## START

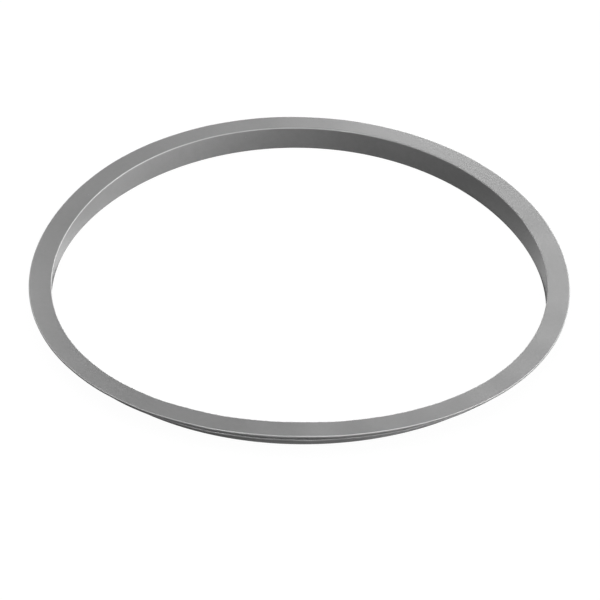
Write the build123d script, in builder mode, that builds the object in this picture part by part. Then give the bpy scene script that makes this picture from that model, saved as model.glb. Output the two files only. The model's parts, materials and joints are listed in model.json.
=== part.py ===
from build123d import *
import os

# Sealing ring for the lid of a 22 cm pressure cooker, moulded in one piece from silicone.
# Millimetres. +Z is up, Z is the axis of the ring, and the ring stands on the foot of its leg at Z = 0.

# Driving dimensions
cooker_size = 220.0          # nominal diameter of the cooker's mouth, which the inner wall keeps
flange_width = 10.0          # from the inner wall to the outer edge, clamped under the rim of the lid
ring_height = 10.8           # foot of the leg to the top face
flange_thickness = 1.3       # at the outer edge
flange_draft = 0.7           # the flange is this much thicker where it joins the leg
leg_thickness_root = 2.4     # under the flange
leg_thickness_foot = 1.1
lip_reach = 4.2              # how far the sealing lip stands out of the leg
lip_thickness_tip = 1.2
lip_thickness_root = 1.7
lip_drop = 4.6               # top face down to the middle of the lip's tip
lip_droop = 0.5              # the tip hangs this much lower than the root

# Corner rounding
inner_edge_round = 0.45
outer_edge_round = 0.45
flange_lower_round = 0.45
groove_round = 0.5
lip_tip_round = 0.45
under_lip_round = 0.6
foot_round = 0.5

# Derived places in the section
inner_radius = cooker_size / 2
outer_radius = inner_radius + flange_width
flange_lower_edge = ring_height - flange_thickness
flange_root = flange_lower_edge - flange_draft
leg_root_radius = inner_radius + leg_thickness_root
leg_foot_radius = inner_radius + leg_thickness_foot
lip_tip_radius = leg_root_radius + lip_reach
lip_tip_middle = ring_height - lip_drop
lip_root_middle = lip_tip_middle + lip_droop


def section_corners():
    """Corners of the section: radius, height and rounding, from the foot outwards and back over the top."""
    return [
        (inner_radius, 0, foot_round),
        (leg_foot_radius, 0, foot_round),
        (leg_root_radius, lip_root_middle - lip_thickness_root / 2, under_lip_round),
        (lip_tip_radius, lip_tip_middle - lip_thickness_tip / 2, lip_tip_round),
        (lip_tip_radius, lip_tip_middle + lip_thickness_tip / 2, lip_tip_round),
        (leg_root_radius, lip_root_middle + lip_thickness_root / 2, groove_round),
        (leg_root_radius, flange_root, groove_round),
        (outer_radius, flange_lower_edge, flange_lower_round),
        (outer_radius, ring_height, outer_edge_round),
        (inner_radius, ring_height, inner_edge_round),
    ]


# Sealing ring: one section turned once around the axis
corners = section_corners()
outline = [(radius, height) for radius, height, _ in corners]
roundings = [rounding for _, _, rounding in corners]

with BuildPart() as sealing_ring:
    with BuildSketch(Plane.XZ):
        with BuildLine():
            FilletPolyline(*outline, radius=roundings, close=True)
        make_face()
    revolve(axis=Axis.Z)

os.makedirs("parts", exist_ok=True)
sealing_ring.part.label = "sealing_ring"
export_step(sealing_ring.part, "parts/sealing_ring.step")
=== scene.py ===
import json
import math

import bpy
import numpy as np
from mathutils import Matrix, Vector


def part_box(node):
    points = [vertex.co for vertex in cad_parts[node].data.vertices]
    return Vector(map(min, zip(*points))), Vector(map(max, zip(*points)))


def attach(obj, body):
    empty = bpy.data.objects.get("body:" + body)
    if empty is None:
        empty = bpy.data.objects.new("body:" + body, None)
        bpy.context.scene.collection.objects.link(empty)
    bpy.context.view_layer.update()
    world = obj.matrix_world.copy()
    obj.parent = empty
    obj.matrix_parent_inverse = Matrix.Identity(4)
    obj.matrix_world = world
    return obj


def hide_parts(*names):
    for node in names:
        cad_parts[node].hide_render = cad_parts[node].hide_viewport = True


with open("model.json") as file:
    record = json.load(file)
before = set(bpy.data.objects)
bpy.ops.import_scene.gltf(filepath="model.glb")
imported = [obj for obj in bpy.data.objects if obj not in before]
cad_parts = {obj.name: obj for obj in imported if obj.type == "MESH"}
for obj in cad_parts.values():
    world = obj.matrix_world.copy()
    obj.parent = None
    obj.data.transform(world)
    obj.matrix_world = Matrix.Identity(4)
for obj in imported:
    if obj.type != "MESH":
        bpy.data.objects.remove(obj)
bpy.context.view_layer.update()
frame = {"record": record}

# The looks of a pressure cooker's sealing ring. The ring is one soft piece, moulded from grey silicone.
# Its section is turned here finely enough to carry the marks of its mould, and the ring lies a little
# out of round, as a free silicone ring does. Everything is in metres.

MM = 0.001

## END

(Problem): Transcribe nothing but the lines from the line with "with BuildPart() as" through the line with "for node in", reproducing each exactly.

(Correct answer):
with BuildPart() as sealing_ring:
    with BuildSketch(Plane.XZ):
        with BuildLine():
            FilletPolyline(*outline, radius=roundings, close=True)
        make_face()
    revolve(axis=Axis.Z)

os.makedirs("parts", exist_ok=True)
sealing_ring.part.label = "sealing_ring"
export_step(sealing_ring.part, "parts/sealing_ring.step")
=== scene.py ===
import json
import math

import bpy
import numpy as np
from mathutils import Matrix, Vector


def part_box(node):
    points = [vertex.co for vertex in cad_parts[node].data.vertices]
    return Vector(map(min, zip(*points))), Vector(map(max, zip(*points)))


def attach(obj, body):
    empty = bpy.data.objects.get("body:" + body)
    if empty is None:
        empty = bpy.data.objects.new("body:" + body, None)
        bpy.context.scene.collection.objects.link(empty)
    bpy.context.view_layer.update()
    world = obj.matrix_world.copy()
    obj.parent = empty
    obj.matrix_parent_inverse = Matrix.Identity(4)
    obj.matrix_world = world
    return obj


def hide_parts(*names):
    for node in names:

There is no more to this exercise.